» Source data
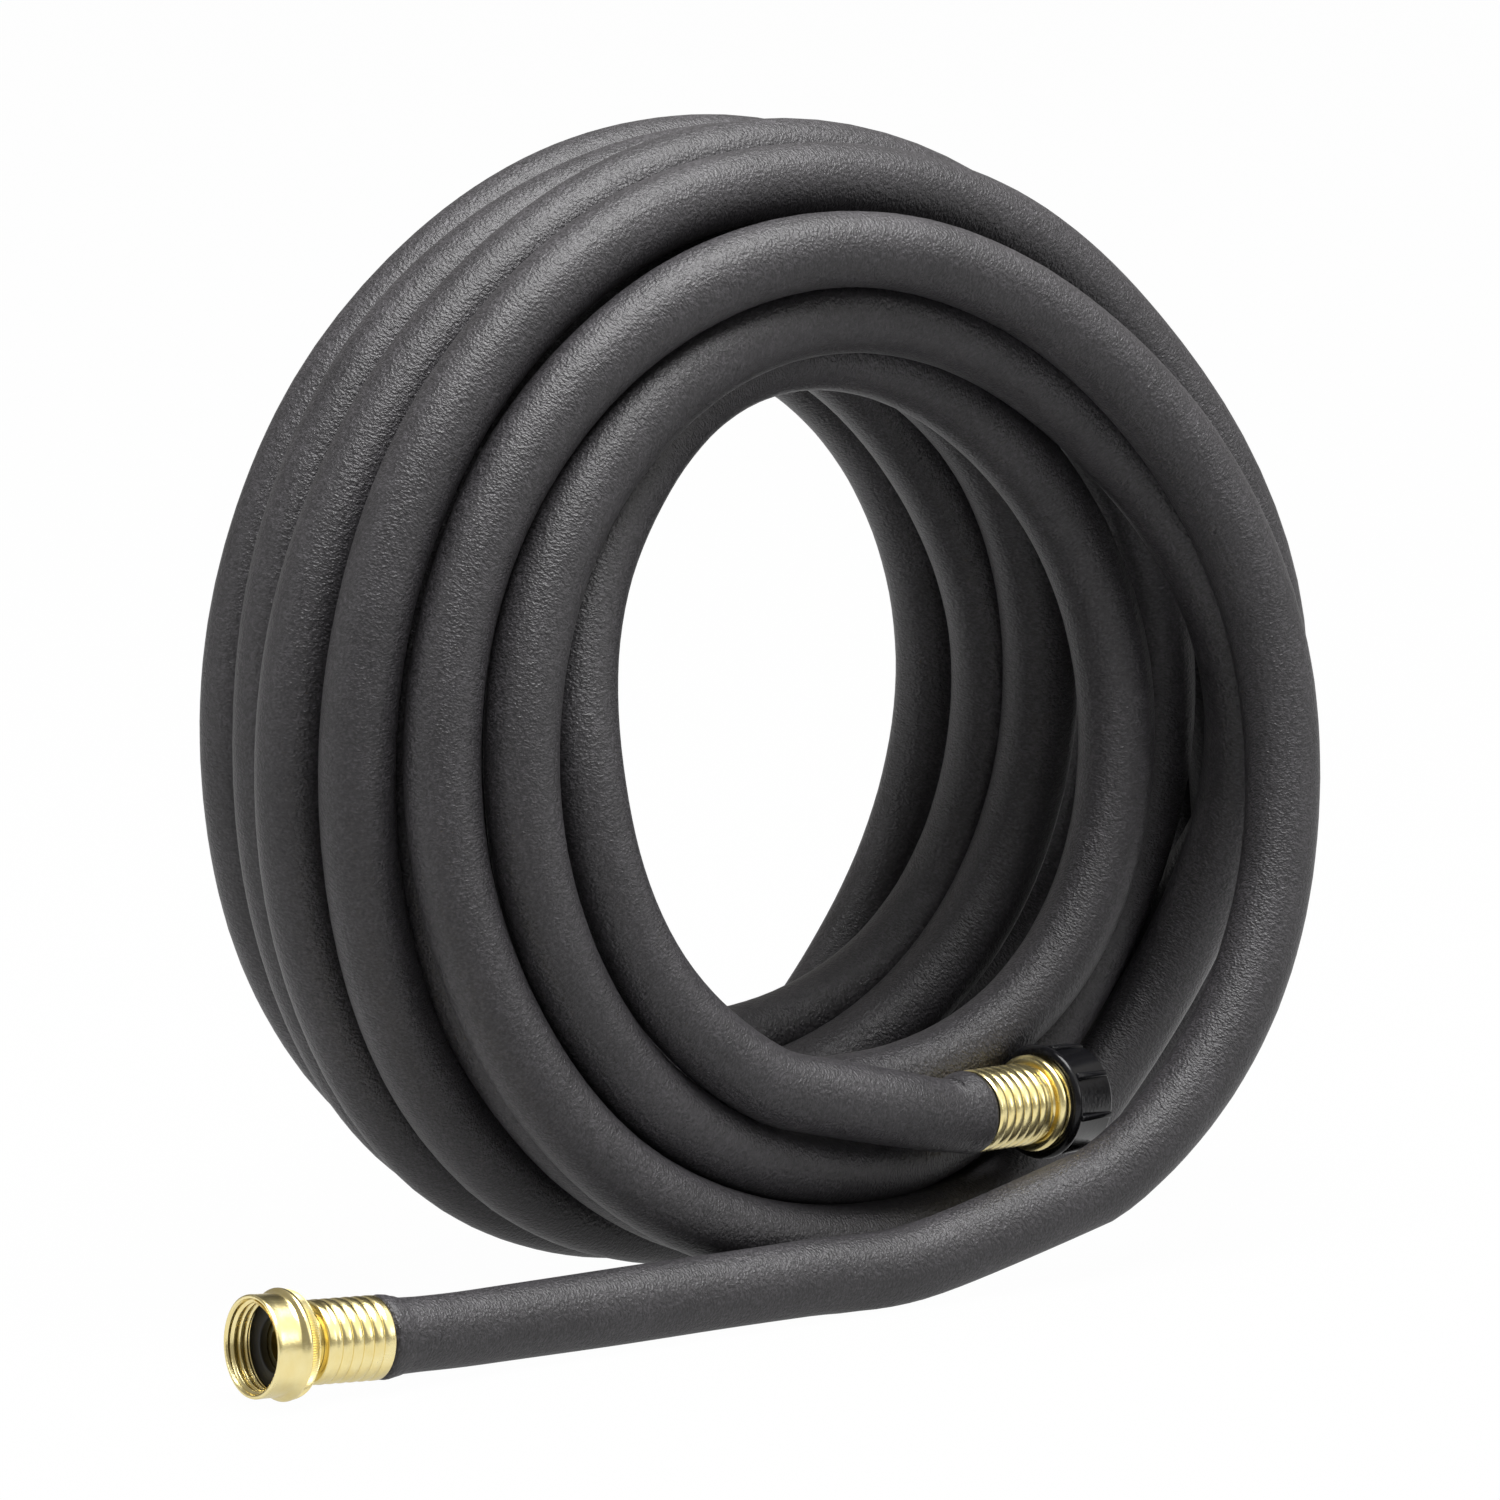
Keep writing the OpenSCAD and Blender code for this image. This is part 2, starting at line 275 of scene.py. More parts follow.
hose = {
    "diameter": 22.5,
    "sides": 32,
    "ringSpacing": 5.5,
    "fineSpacing": 0.6,  # of the rings near both ends, where the hose bulges at its ferrule
    "fineLength": 12.0,
    "samplesPerTurn": 96,
    "skipped": (6, 8),  # samples left out where the first and last turns run on to the ends
    "joinSamples": 12,
    "axis": (3.0, 155.5),  # x and z of the axis that the turns are wound about
    # radius of each turn at eight stations, from the bottom round by the left, top and right
    "radius": [
        [101, 97, 98, 107, 114, 112, 111, 112],
        [104, 103, 105, 111, 117, 118, 116, 117],
        [117, 117, 118, 119, 119, 111, 111, 114],
        [105, 107, 110, 112, 112, 111, 112, 119],
        [136, 148, 151, 159, 165, 162, 154, 147],
        [143, 157, 157, 165, 166, 168, 160, 150],
        [143, 162, 166, 169, 170, 164, 163, 159],
        [144, 157, 162, 170, 168, 162, 162, 160],
        [143, 142, 140, 145, 144, 140, 137, 137],
        [122, 120, 122, 127, 128, 129, 144, 160],
        [142, 144, 144, 149, 149, 140, 140, 144],
        [144],
    ],
    # place of each turn from front to back at the same stations
    "depth": [
        [-70, -66, -58, -36, -13, -15, -25, -32],
        [-32, -28, -13, 0, 11, 18, 21, 22],
        [24, 27, 31, 36, 41, 45, 41, 44],
        [46, 49, 53, 59, 65, 71, 72, 72],
        [57, 49, 47, 48, 49, 48, 46, 68],
        [34, 20, 20, 25, 26, 26, 22, 48],
        [11, -2, -6, -2, 4, 3, -2, 28],
        [-12, -26, -34, -31, -19, -18, -32, 7],
        [-34, -45, -30, -20, -12, -9, -10, -11],
        [-52, -63, -60, -47, -33, -33, -43, -17],
        [-61, -66, -52, -43, -41, -52, -68, -82],
        [-84],
    ],
    # where a turn bulges from its table: place in turns, half width in turns, and how far.
    # The back turns spread at the lower right, and one sinks a little at the top.
    "spread": [(4.83, 0.11, 14), (5.83, 0.11, 28), (6.845, 0.105, 41), (7.51, 0.08, -2)],
    "tail": [
        (-38, -84, 11.3),
        (-78, -84, 11.3),
        (-112, -84.5, 11.4),
        (-142, -86, 11.9),
        (-160, -87.5, 12.4),
    ],
    "lead": 12.0,  # straight length behind each ferrule
    "tucked": 3.0,  # length inside each ferrule
    # outside radius at distances behind a ferrule's mouth, where the crimp squeezes the rubber out
    "mouth": [
        (-3, 10.9), (-0.4, 10.9), (0.4, 11.9), (1.4, 12.3),
        (2.8, 12.2), (5, 11.7), (8, 11.0), (11, 10.8),
    ],
    "settle": 40.0,  # length behind the mouth over which the hose comes to its own radius
    "unevenness": [(0.14, 37.0), (0.09, 13.7)],  # waves in the radius: height and length / 2 pi
    "tailLength": 150.0,  # the hose is a little thinner for this length at its inlet end
    "tailRadius": 10.8,
    "grainRadius": 11.0,  # of the round tube on which the rubber's pattern is laid out
}

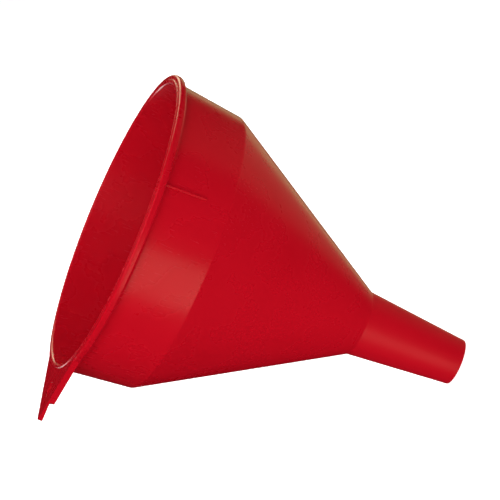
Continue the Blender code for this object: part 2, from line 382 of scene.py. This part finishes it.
def funnel_lines():
    """The outside and the inside of the wall, each from the rim down to the spout's end."""
    outside = [
        Vector((BAND_RADIUS + RIM_DEPTH * BAND_SLOPE, LENGTH)),
        Vector((SHOULDER_RADIUS, SHOULDER_Z)),
        Vector((SPOUT_ROOT_RADIUS, SPOUT_ROOT_Z)),
        Vector((SPOUT_END_RADIUS, 0.0)),
    ]
    return outside, inner_wall(outside)


def cone_bore(z):
    """The cone's inner radius at height z."""
    top, bottom = funnel_lines()[1][1:3]
    return bottom.x + (z - bottom.y) * (top.x - bottom.x) / (top.y - bottom.y)


# ---------------------------------------------------------------- mesh helpers


def add_object(name, data):
    made = bpy.data.objects.new(name, data)
    bpy.context.scene.collection.objects.link(made)
    return made


def from_shape(name, shape):
    """An object from a bmesh, with its faces turned outwards."""
    bmesh.ops.recalc_face_normals(shape, faces=shape.faces)
    mesh = bpy.data.meshes.new(name)
    shape.to_mesh(mesh)
    shape.free()
    return add_object(name, mesh)


def turned(name, outline, steps):
    """A closed outline turned round Z."""
    shape = bmesh.new()
    rings = []
    for k in range(steps):
        angle = 2 * math.pi * k / steps
        across = Vector((math.cos(angle), math.sin(angle)))
        rings.append([shape.verts.new((across.x * p.x, across.y * p.x, p.y)) for p in outline])
    count = len(outline)
    for k, ring in enumerate(rings):
        beside = rings[(k + 1) % steps]
        for i in range(count):
            j = (i + 1) % count
            shape.faces.new((ring[i], ring[j], beside[j], beside[i]))
    return from_shape(name, shape)


def prism(name, outline, bottom, top, matrix):
    """A flat outline made as thick as bottom to top along its own Z, then placed by the matrix."""
    shape = bmesh.new()
    low = [shape.verts.new(matrix @ Vector((p.x, p.y, bottom))) for p in outline]
    high = [shape.verts.new(matrix @ Vector((p.x, p.y, top))) for p in outline]
    shape.faces.new(low)
    shape.faces.new(high)
    for i in range(len(outline)):
        j = (i + 1) % len(outline)
        shape.faces.new((low[i], low[j], high[j], high[i]))
    return from_shape(name, shape)


def box(name, low, high, matrix):
    """A block between its lowest and highest corners, then placed by the matrix."""
    corners = [Vector((low[0], low[1])), Vector((high[0], low[1])),
               Vector((high[0], high[1])), Vector((low[0], high[1]))]
    return prism(name, corners, low[2], high[2], matrix)


def apply_modifiers(piece):
    """Replaces the piece's mesh by what its modifiers make of it."""
    graph = bpy.context.evaluated_depsgraph_get()
    made = bpy.data.meshes.new_from_object(piece.evaluated_get(graph))
    piece.modifiers.clear()
    piece.data = made


def boolean(target, tool, operation):
    """Cuts or joins the target with the tool, and removes the tool."""
    change = target.modifiers.new(operation.lower(), "BOOLEAN")
    change.operation = operation
    change.solver = "EXACT"
    change.object = tool
    apply_modifiers(target)
    bpy.data.objects.remove(tool, do_unlink=True)


def round_edges(piece, width):
    soften = piece.modifiers.new("rounding", "BEVEL")
    soften.width = width
    soften.segments = BEVEL_SEGMENTS
    soften.limit_method = "ANGLE"
    soften.angle_limit = BEVEL_ANGLE
    apply_modifiers(piece)


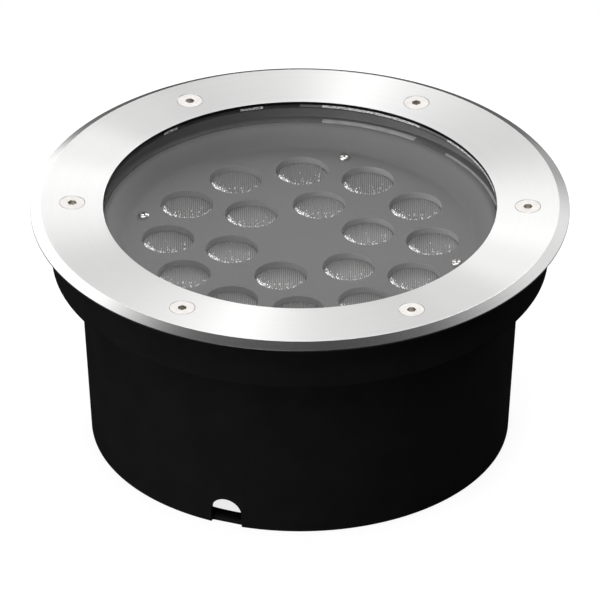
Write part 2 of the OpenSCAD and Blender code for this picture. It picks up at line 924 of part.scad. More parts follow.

» AIM
Reproduce all data above, unchanged.

» FULL RESPONSE
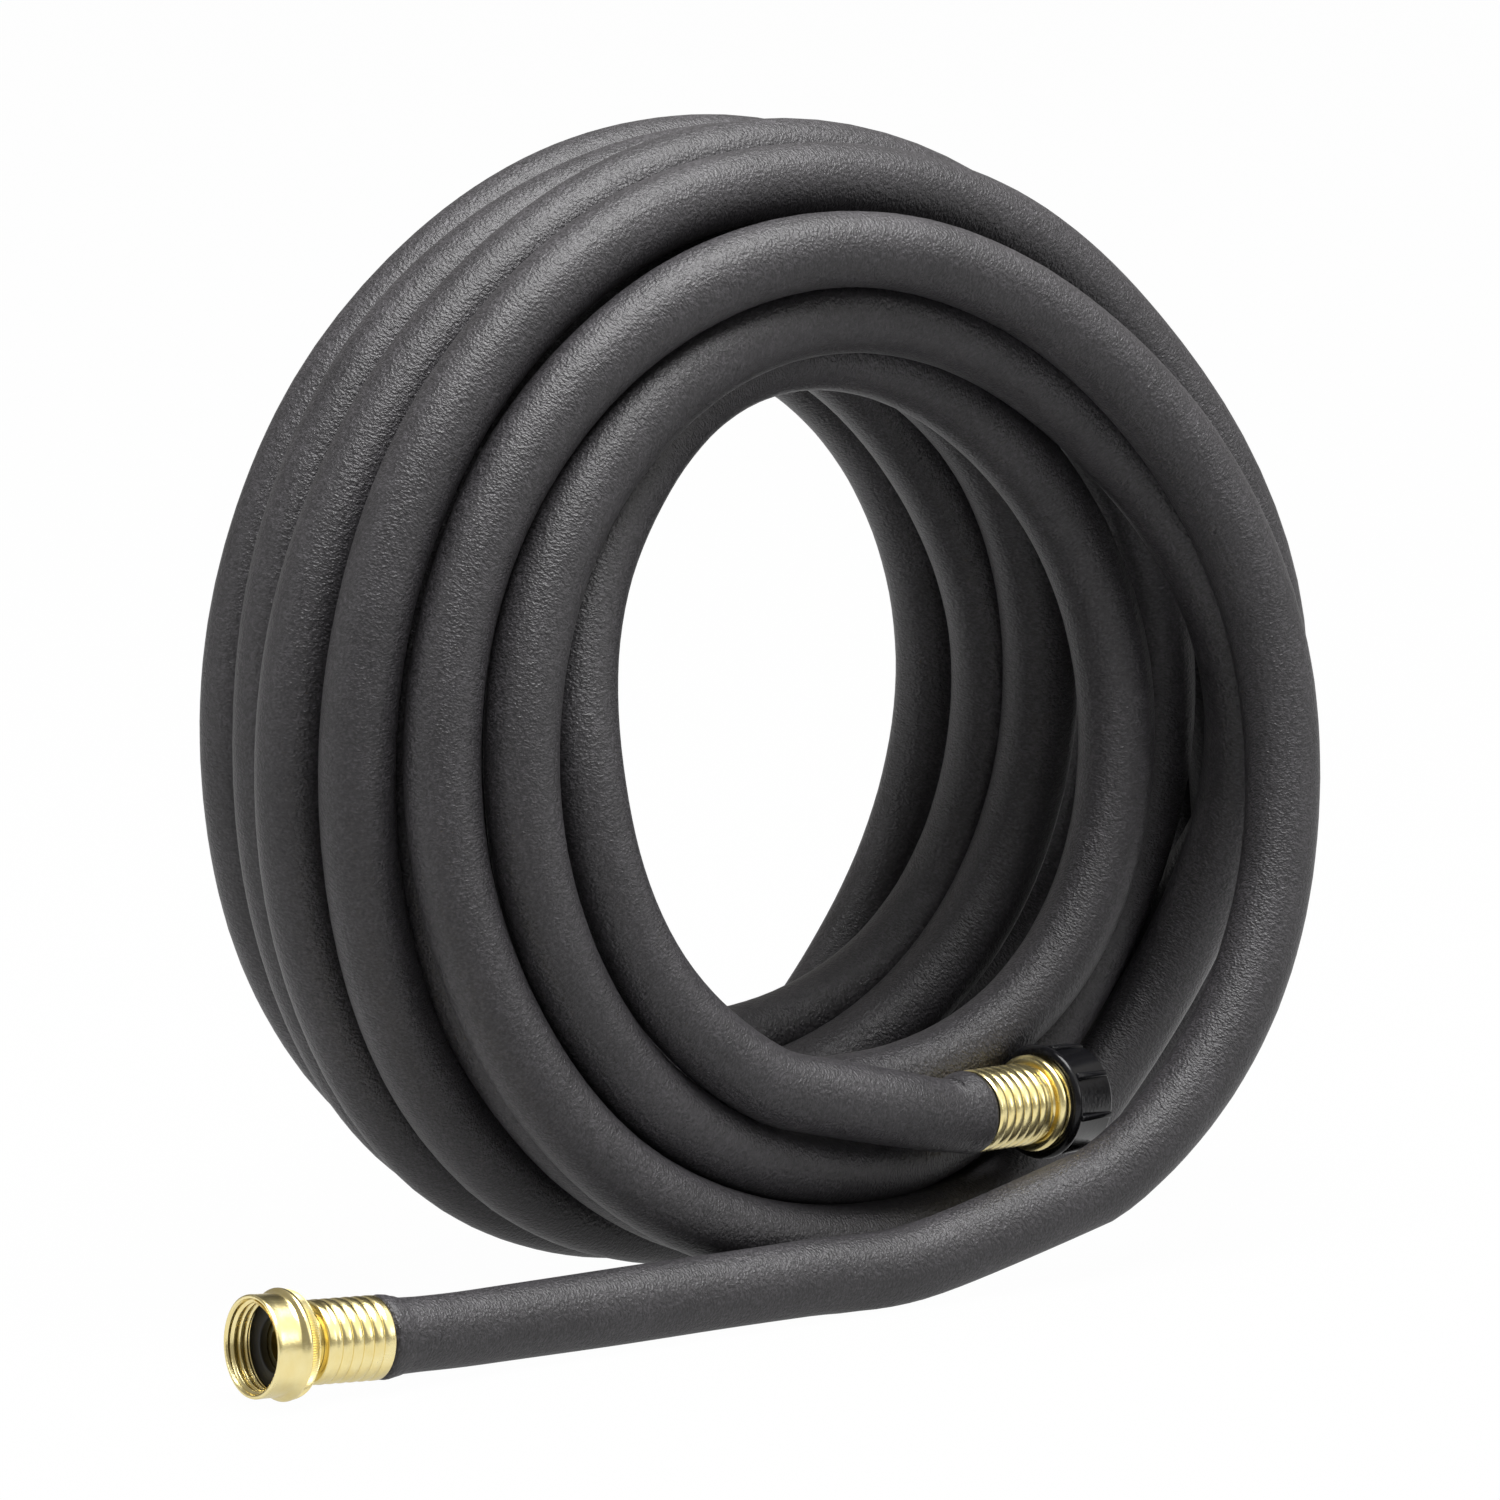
Keep writing the OpenSCAD and Blender code for this image. This is part 2, starting at line 275 of scene.py. More parts follow.
hose = {
    "diameter": 22.5,
    "sides": 32,
    "ringSpacing": 5.5,
    "fineSpacing": 0.6,  # of the rings near both ends, where the hose bulges at its ferrule
    "fineLength": 12.0,
    "samplesPerTurn": 96,
    "skipped": (6, 8),  # samples left out where the first and last turns run on to the ends
    "joinSamples": 12,
    "axis": (3.0, 155.5),  # x and z of the axis that the turns are wound about
    # radius of each turn at eight stations, from the bottom round by the left, top and right
    "radius": [
        [101, 97, 98, 107, 114, 112, 111, 112],
        [104, 103, 105, 111, 117, 118, 116, 117],
        [117, 117, 118, 119, 119, 111, 111, 114],
        [105, 107, 110, 112, 112, 111, 112, 119],
        [136, 148, 151, 159, 165, 162, 154, 147],
        [143, 157, 157, 165, 166, 168, 160, 150],
        [143, 162, 166, 169, 170, 164, 163, 159],
        [144, 157, 162, 170, 168, 162, 162, 160],
        [143, 142, 140, 145, 144, 140, 137, 137],
        [122, 120, 122, 127, 128, 129, 144, 160],
        [142, 144, 144, 149, 149, 140, 140, 144],
        [144],
    ],
    # place of each turn from front to back at the same stations
    "depth": [
        [-70, -66, -58, -36, -13, -15, -25, -32],
        [-32, -28, -13, 0, 11, 18, 21, 22],
        [24, 27, 31, 36, 41, 45, 41, 44],
        [46, 49, 53, 59, 65, 71, 72, 72],
        [57, 49, 47, 48, 49, 48, 46, 68],
        [34, 20, 20, 25, 26, 26, 22, 48],
        [11, -2, -6, -2, 4, 3, -2, 28],
        [-12, -26, -34, -31, -19, -18, -32, 7],
        [-34, -45, -30, -20, -12, -9, -10, -11],
        [-52, -63, -60, -47, -33, -33, -43, -17],
        [-61, -66, -52, -43, -41, -52, -68, -82],
        [-84],
    ],
    # where a turn bulges from its table: place in turns, half width in turns, and how far.
    # The back turns spread at the lower right, and one sinks a little at the top.
    "spread": [(4.83, 0.11, 14), (5.83, 0.11, 28), (6.845, 0.105, 41), (7.51, 0.08, -2)],
    "tail": [
        (-38, -84, 11.3),
        (-78, -84, 11.3),
        (-112, -84.5, 11.4),
        (-142, -86, 11.9),
        (-160, -87.5, 12.4),
    ],
    "lead": 12.0,  # straight length behind each ferrule
    "tucked": 3.0,  # length inside each ferrule
    # outside radius at distances behind a ferrule's mouth, where the crimp squeezes the rubber out
    "mouth": [
        (-3, 10.9), (-0.4, 10.9), (0.4, 11.9), (1.4, 12.3),
        (2.8, 12.2), (5, 11.7), (8, 11.0), (11, 10.8),
    ],
    "settle": 40.0,  # length behind the mouth over which the hose comes to its own radius
    "unevenness": [(0.14, 37.0), (0.09, 13.7)],  # waves in the radius: height and length / 2 pi
    "tailLength": 150.0,  # the hose is a little thinner for this length at its inlet end
    "tailRadius": 10.8,
    "grainRadius": 11.0,  # of the round tube on which the rubber's pattern is laid out
}

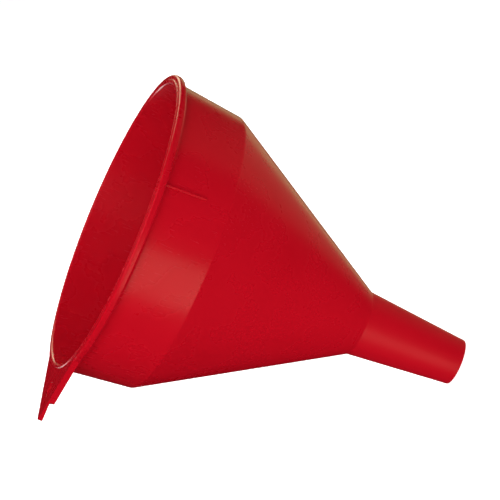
Continue the Blender code for this object: part 2, from line 382 of scene.py. This part finishes it.
def funnel_lines():
    """The outside and the inside of the wall, each from the rim down to the spout's end."""
    outside = [
        Vector((BAND_RADIUS + RIM_DEPTH * BAND_SLOPE, LENGTH)),
        Vector((SHOULDER_RADIUS, SHOULDER_Z)),
        Vector((SPOUT_ROOT_RADIUS, SPOUT_ROOT_Z)),
        Vector((SPOUT_END_RADIUS, 0.0)),
    ]
    return outside, inner_wall(outside)


def cone_bore(z):
    """The cone's inner radius at height z."""
    top, bottom = funnel_lines()[1][1:3]
    return bottom.x + (z - bottom.y) * (top.x - bottom.x) / (top.y - bottom.y)


# ---------------------------------------------------------------- mesh helpers


def add_object(name, data):
    made = bpy.data.objects.new(name, data)
    bpy.context.scene.collection.objects.link(made)
    return made


def from_shape(name, shape):
    """An object from a bmesh, with its faces turned outwards."""
    bmesh.ops.recalc_face_normals(shape, faces=shape.faces)
    mesh = bpy.data.meshes.new(name)
    shape.to_mesh(mesh)
    shape.free()
    return add_object(name, mesh)


def turned(name, outline, steps):
    """A closed outline turned round Z."""
    shape = bmesh.new()
    rings = []
    for k in range(steps):
        angle = 2 * math.pi * k / steps
        across = Vector((math.cos(angle), math.sin(angle)))
        rings.append([shape.verts.new((across.x * p.x, across.y * p.x, p.y)) for p in outline])
    count = len(outline)
    for k, ring in enumerate(rings):
        beside = rings[(k + 1) % steps]
        for i in range(count):
            j = (i + 1) % count
            shape.faces.new((ring[i], ring[j], beside[j], beside[i]))
    return from_shape(name, shape)


def prism(name, outline, bottom, top, matrix):
    """A flat outline made as thick as bottom to top along its own Z, then placed by the matrix."""
    shape = bmesh.new()
    low = [shape.verts.new(matrix @ Vector((p.x, p.y, bottom))) for p in outline]
    high = [shape.verts.new(matrix @ Vector((p.x, p.y, top))) for p in outline]
    shape.faces.new(low)
    shape.faces.new(high)
    for i in range(len(outline)):
        j = (i + 1) % len(outline)
        shape.faces.new((low[i], low[j], high[j], high[i]))
    return from_shape(name, shape)


def box(name, low, high, matrix):
    """A block between its lowest and highest corners, then placed by the matrix."""
    corners = [Vector((low[0], low[1])), Vector((high[0], low[1])),
               Vector((high[0], high[1])), Vector((low[0], high[1]))]
    return prism(name, corners, low[2], high[2], matrix)


def apply_modifiers(piece):
    """Replaces the piece's mesh by what its modifiers make of it."""
    graph = bpy.context.evaluated_depsgraph_get()
    made = bpy.data.meshes.new_from_object(piece.evaluated_get(graph))
    piece.modifiers.clear()
    piece.data = made


def boolean(target, tool, operation):
    """Cuts or joins the target with the tool, and removes the tool."""
    change = target.modifiers.new(operation.lower(), "BOOLEAN")
    change.operation = operation
    change.solver = "EXACT"
    change.object = tool
    apply_modifiers(target)
    bpy.data.objects.remove(tool, do_unlink=True)


def round_edges(piece, width):
    soften = piece.modifiers.new("rounding", "BEVEL")
    soften.width = width
    soften.segments = BEVEL_SEGMENTS
    soften.limit_method = "ANGLE"
    soften.angle_limit = BEVEL_ANGLE
    apply_modifiers(piece)


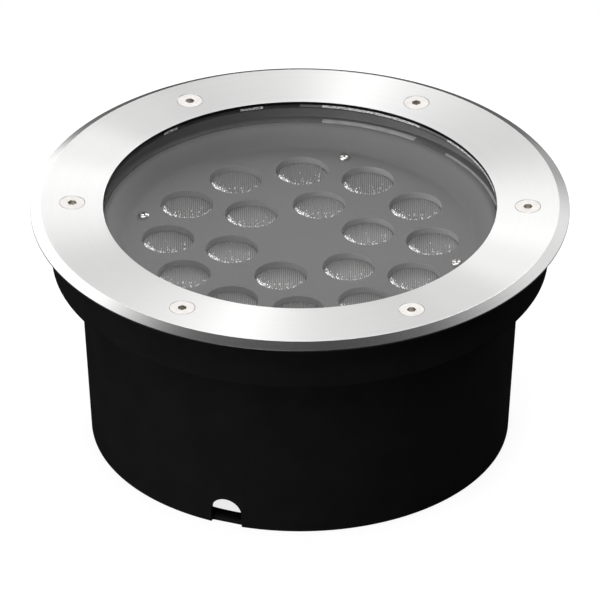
Write part 2 of the OpenSCAD and Blender code for this picture. It picks up at line 924 of part.scad. More parts follow.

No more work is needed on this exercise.